Ultimately, we can’t know for sure how the burden of the payroll tax would fall between employers and employees, and, frankly, it’s probably the least important part of a massive single-payer overhaul. But we can say with some confidence that Sanders’ claimed savings of $5,000 for the average American is almost certainly exaggerated. Even if we grant generous assumptions about the effectiveness of a single-payer system itself, there’s no way to defend excluding the employer tax from consideration. It’s tough to know whether this was done out of ignorance or as a clever political ploy, but either way, it’s still wrong.

Of course, the larger point is the importance of the Greedy Stoic Capitalist in modern political discussions. Bernie may be the most frequent offender, but he is far from the only one. This assumption arises in many different areas, yet it’s wrong in every instance. Fortunately, like so many other topics in economics, common sense gives us the right answer. We can’t assume that people are greedy jerks in general but magically become generous and compliant when we draft policies that target them. The Greedy Stoic Capitalist doesn’t exist, and we need to stop pretending otherwise.

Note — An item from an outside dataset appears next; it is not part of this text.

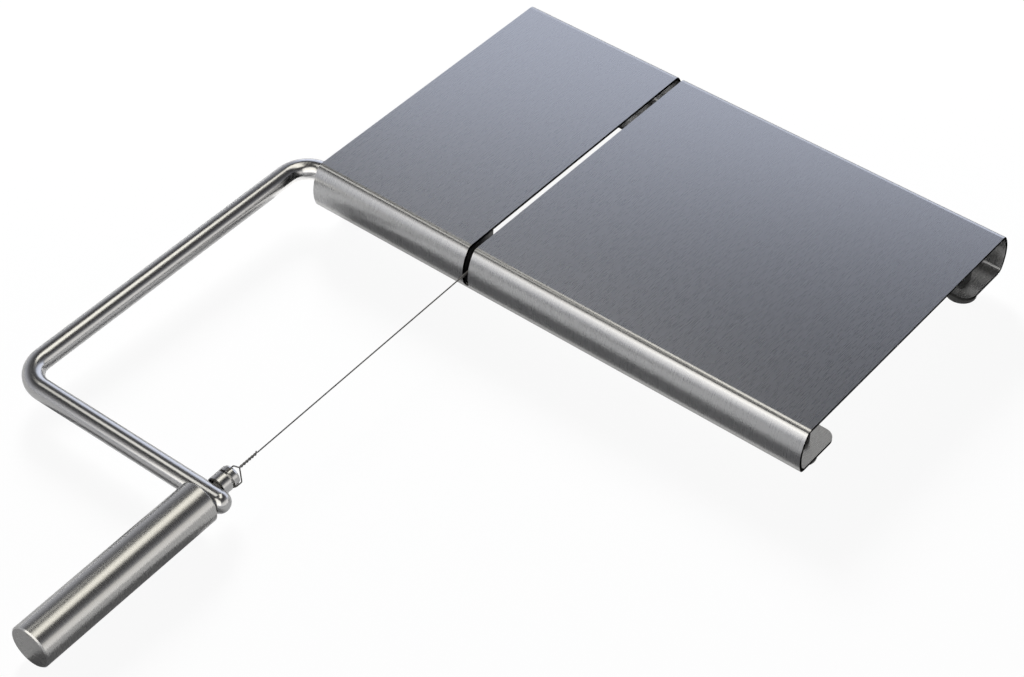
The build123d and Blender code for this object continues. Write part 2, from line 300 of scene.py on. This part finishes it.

*To keep ourselves on task, we’re taking for granted that a single-payer system would not dramatically increase healthcare costs, diminish healthcare quality, etc. In our view, there’s good reason to assume it would not work this well in practice, but we’ll leave that subject for another day.

**As a matter of statistics, it’s correct to say that the middle class is smaller today than it was many years ago. However, an important piece of context is often omitted from this sound byte. More people have graduated from the middle class to the upper middle class than fallen back into poverty.